Distance (d) = Height (h) / tan(θ)

Where:

• d is the horizontal distance you want to find.
• h is the known vertical height of the object.
• θ (theta) is the angle of elevation from the observer’s horizontal line of sight to the top of the object.
• tan(θ) is the tangent of the angle θ.

Formula Variables Explained

Variable	Meaning	Unit (Auto-inferred)	Typical Range
h	Height of the object	Meters, Feet, etc.	0 to thousands
θ	Angle of Elevation	Degrees or Radians	0° to 90° (0 to π/2 rad)
d	Horizontal Distance	Meters, Feet, etc.	Dependent on h and θ

For more advanced scenarios, such as when you have two angles of elevation from two different points, you may need to solve a system of equations. For example, a helpful tool could be a right-angle triangle calculator.

Practical Examples

Example 1: Finding the Distance to a Tree

• Inputs:
  • Height of the tree (h): 20 meters
  • Angle of elevation (θ): 45 degrees
• Calculation:
  • tan(45°) = 1
  • Distance = 20 meters / 1 = 20 meters
• Result: You are standing 20 meters away from the base of the tree.

Example 2: Estimating Distance to a Building

• Inputs:
  • Height of the building (h): 150 feet
  • Angle of elevation (θ): 60 degrees
• Calculation:
  • tan(60°) ≈ 1.732
  • Distance = 150 feet / 1.732 ≈ 86.6 feet
• Result: You are standing approximately 86.6 feet from the base of the building. This shows how knowing the right inputs allows you to easily calculate distance using angle and height. For other angular calculations you might want to use a general angle calculator.

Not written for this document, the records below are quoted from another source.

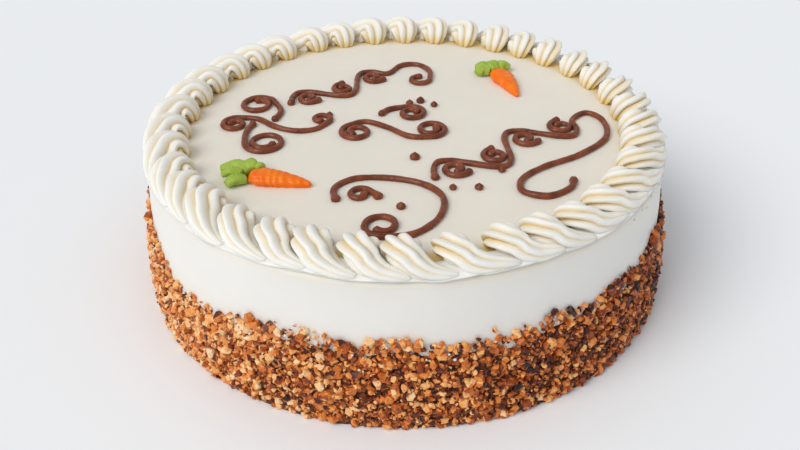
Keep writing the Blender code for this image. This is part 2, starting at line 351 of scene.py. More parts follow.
def make_cake():
    """A turned body with a soft rim and slightly uneven faces."""
    rounding = [(RIM_RADIUS - RIM_ROUNDING * (1 - math.sin(math.radians(turn))),
                 CAKE_TOP - RIM_ROUNDING * (1 - math.cos(math.radians(turn))))
                for turn in range(0, 91, 15)]
    rings = (0, 0.02, 0.1, 0.2, 0.3, 0.4, 0.5, 0.6, 0.7, 0.78, 0.83, 0.85, 0.87, 0.89, 0.94)
    profile = [(RIM_RADIUS * share, CAKE_TOP) for share in rings]
    profile += rounding
    profile += [(mix(RIM_RADIUS, FOOT_RADIUS, share), mix(CAKE_TOP - 0.004, 0.031, share))
                for share in (0, 0.2, 0.4, 0.6, 0.8, 1)]
    profile += [(CORE_RADIUS, 0.026), (CORE_RADIUS, 0.013), (CORE_RADIUS, 0.0),
                (CORE_RADIUS * 0.5, 0.0), (0, 0)]
    rows = len(profile) - 1

    def place(u, v):
        radius, height = profile[round(v * rows)]
        angle = math.tau * u
        spot = polar(radius, angle, height)
        if height > 0.001 and radius > 0:
            wave = noise.noise(Vector((spot.x * 14, spot.y * 14, spot.z * 30))) * 0.0005
            ripple = noise.noise(Vector((spot.x * 55, spot.y * 55, spot.z * 90))) * 0.00018
            if height < CAKE_TOP - RIM_ROUNDING:
                spot += polar(wave + ripple, angle)
            else:
                spot.z += (wave + ripple) * 0.5
        return spot

    piece = sheet_to_surface("frosted_cake", 288, rows, place)

    # Painted warm shade under the border's heads, where the gaps between them show, and a faint one low on
    # the wall where the nuts shade it; the top is tinted a little warmer too.
    def painted_shade_and_warm_top(spot):
        top = 0.16 * smooth_step(CAKE_TOP - 0.006, CAKE_TOP, spot.z)
        reach = math.hypot(spot.x, spot.y)
        under_border = 0.7 * smooth_step(0.0995, 0.1045, reach) * smooth_step(0.1165, 0.1130, reach)
        return top + under_border * (spot.z > 0.9 * CAKE_TOP) + 0.08 * smooth_step(0.046, 0.040, spot.z)

    point_values(piece, "painted_warm_shade", painted_shade_and_warm_top)
    return finish_piece(piece, SPREAD_FROSTING, "frosting", "cake")


# ---------------------------------------------------------------- the piped border

def seam_angle(index):
    """Angle of a seam between swirls, at the middle of the border."""
    return index * SWIRL_PITCH + math.radians(0.55 * math.sin(5.1 * index)
                                              + 0.35 * math.sin(2.3 * index + 1))


def lip_level(angle):
    """Height of the border's outer lip, which wanders up and down round the cake."""
    slow = 0.0022 * math.cos(angle + math.radians(60))
    return CAKE_TOP - 0.0008 + slow + 0.0006 * math.sin(9 * angle) + 0.0004 * math.sin(23 * angle + 1)


def make_border_foot():
    """The thin squashed foot of the border, which hangs a little over the wall."""
    def place(u, v):
        angle = math.tau * u
        turn = math.tau * v
        level = lip_level(angle)
        reach = 0.0007 * noise.noise(Vector((14 * math.cos(angle), 14 * math.sin(angle), 0.3)))
        outer = RIM_RADIUS + 0.0006 + reach
        thick = 0.0009 + 0.0003 * noise.noise(Vector((9 * math.cos(angle), 9 * math.sin(angle), 4)))
        radius = outer - 0.0055 + 0.0055 * math.cos(turn)
        rise = 0.0012 * (1 - math.cos(turn)) * 0.5
        return polar(radius, angle, level + thick * math.sin(turn) + rise)

    piece = sheet_to_surface("border_foot", 456, 14, place)
    # The foot gets no painted warm shade.
    point_values(piece, "painted_warm_shade", lambda spot: 0.0)
    return finish_piece(piece, PIPED_FROSTING, "piped_frosting")


def pleat(turn):
    """How far up a band lies at this turn round the bead: 0 at the bottom of a fold, 1 on a crest."""
    share = (turn * RIDGES / math.tau) % 1.0
    return 1 - abs(2 * share ** 0.86 - 1) ** 1.7


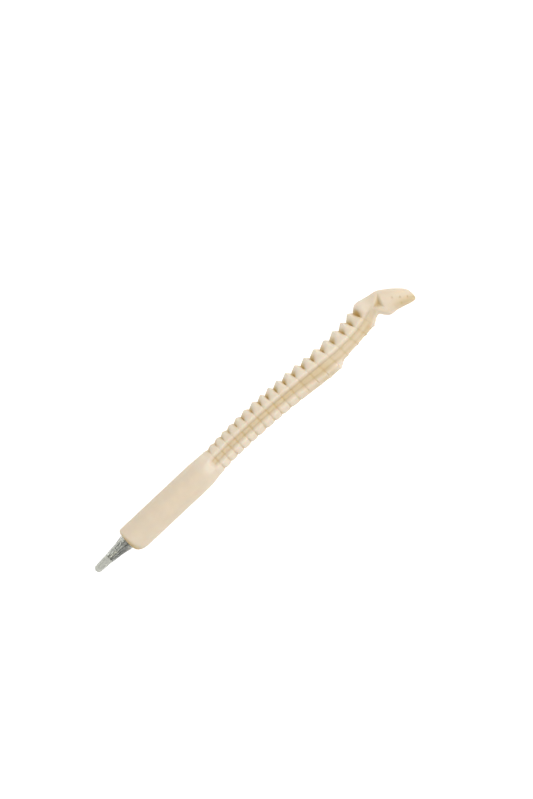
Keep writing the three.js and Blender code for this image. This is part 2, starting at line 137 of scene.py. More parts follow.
REFILL_Y = 0.7  # the refill lies this far towards the back from the grip's axis
FIT = 0.05  # the gap round a piece in its bore
CONE_NOSE = [(8, 2.2), (10.5, 2.38), (13, 2.62), (15, 2.95), (16.6, 3.33), (17.3, 3.44)]  # x, radius
CONE_FLUTES, FLUTE_DEPTH = 12, 0.075  # the depth is a share of the radius
CONE_COLLAR = 3.45  # radius of the collar in the mouth's recess
PLUG_RADIUS, PLUG_RIB_RADIUS, PLUG_END = 3.02, 3.1, 27
PLUG_RIBS = (20.6, 22.6, 24.6)  # x of the ribs that hold the plug in its bore
BALL_X, BALL_RADIUS = 2.45, 0.5
POINT_RADIUS, POINT_END = 1.15, 12.0
SHOULDER = POINT_END + 0.15  # x of the step in the cone's bore, between the point and the tube
TUBE_RADIUS, TUBE_BORE = 1.5, 1.0
TUBE_START, TUBE_END = 12.3, 109.0
INK_THREAD = 0.22  # radius of the ink in the point
INK_END, INK_HOLLOW = 90.0, 0.35  # and how hollow its end face is
GREASE_END, GREASE_HOLLOW = 95.0, 0.3
GUARD_DOME, GUARD_REAR = 1.75, 7.9


# ---------------------------------------------------------------- helpers

def mix(a, b, t):
    return a + (b - a) * t


def smoothstep(low, high, v):
    t = np.clip((v - low) / (high - low), 0, 1)
    return t * t * (3 - 2 * t)


def bell(v, width):
    return np.exp(-(v / width) ** 2)


class Place:
    """Turns the pen's own millimetres into the shared frame's metres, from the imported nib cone's place."""

    def __init__(self):
        low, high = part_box("nib_cone")
        self.x = high.x - PLUG_END / 1000
        self.y = (low.y + high.y) / 2 - REFILL_Y / 1000
        self.z = (low.z + high.z) / 2

    def __call__(self, points):
        return np.asarray(points, float) / 1000 + [self.x, self.y, self.z]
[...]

How to Use This Distance Calculator

1. Enter Object Height: Input the known vertical height of the object in the ‘Object Height (h)’ field.
2. Select Height Unit: Choose the appropriate unit (e.g., meters, feet) for the height. The final distance will be calculated in this same unit.
3. Enter the Angle: Input the measured angle of elevation in the ‘Angle (θ)’ field.
4. Select Angle Unit: Specify whether your angle is in ‘Degrees’ or ‘Radians’. The calculator handles the conversion automatically.
5. Interpret the Results: The calculator instantly provides the primary result (the horizontal distance), along with intermediate values like the angle in radians and the tangent value used in the calculation.

Key Factors That Affect Distance Calculation

• Accuracy of Height Measurement: An error in the initial height measurement will directly scale the error in the final calculated distance.
• Precision of Angle Measurement: The tangent function is non-linear. At very high angles (approaching 90°), a small error in the angle can lead to a very large error in the calculated distance.
• Observer’s Height: For true precision, the height of the observer’s eye level should be subtracted from the total object height, as the angle is measured from eye level.
• Curvature of the Earth: For very long distances (many miles or kilometers), the Earth’s curvature becomes a factor that this simple trigonometric model does not account for.
• Assuming a Right Angle: This calculation is entirely dependent on the assumption that the ground is perfectly level and the object is perfectly vertical, forming a 90-degree angle.
• Atmospheric Refraction: Over long distances, light can bend as it passes through the atmosphere, which can slightly alter the apparent angle of elevation. To explore more about lengths and distances, check out our distance calculator.

Frequently Asked Questions (FAQ)

1. What is the angle of elevation?

The angle of elevation is the angle formed between the horizontal ground and the line of sight from an observer to an object that is above the observer.

2. What if I measure the angle of depression instead?

The angle of depression (looking down from a height) is geometrically equal to the angle of elevation (looking up from the ground). The formula works the same way if you are at a height ‘h’ looking down at an angle ‘θ’ to find the ground distance.

3. What happens if the angle is 90 degrees?

The tangent of 90 degrees is undefined (infinite). This makes sense physically: if the angle is 90 degrees, you are directly underneath the object, and the horizontal distance is zero. The calculator will show an error or an infinite result.

4. Can I calculate the height if I know the distance and angle?

Yes, by rearranging the formula: Height = Distance * tan(Angle). A height calculator could be a useful tool for this purpose.

5. Why does the calculator need to know if the angle is in degrees or radians?

JavaScript’s `Math.tan()` function works with radians. If you provide an angle in degrees, it must first be converted to radians (Radians = Degrees * π / 180) for the calculation to be correct.

6. Is this calculation accurate for long distances?

For everyday distances, yes. For very long distances where the Earth’s curvature is significant, more complex geodetic calculations are needed.

7. What is ‘SOHCAHTOA’?

It is a mnemonic to remember the trigonometric ratios: Sine = Opposite/Hypotenuse, Cosine = Adjacent/Hypotenuse, and Tangent = Opposite/Adjacent. Our calculator uses the ‘TOA’ part.

8. What is the difference between this and a Pythagorean theorem calculator?

The Pythagorean theorem relates all three sides of a right triangle (a² + b² = c²). This calculator uses trigonometric ratios, which relate an angle to the ratio of two sides. You would use Pythagoras if you knew two side lengths, but you use trigonometry when you know one side and one angle.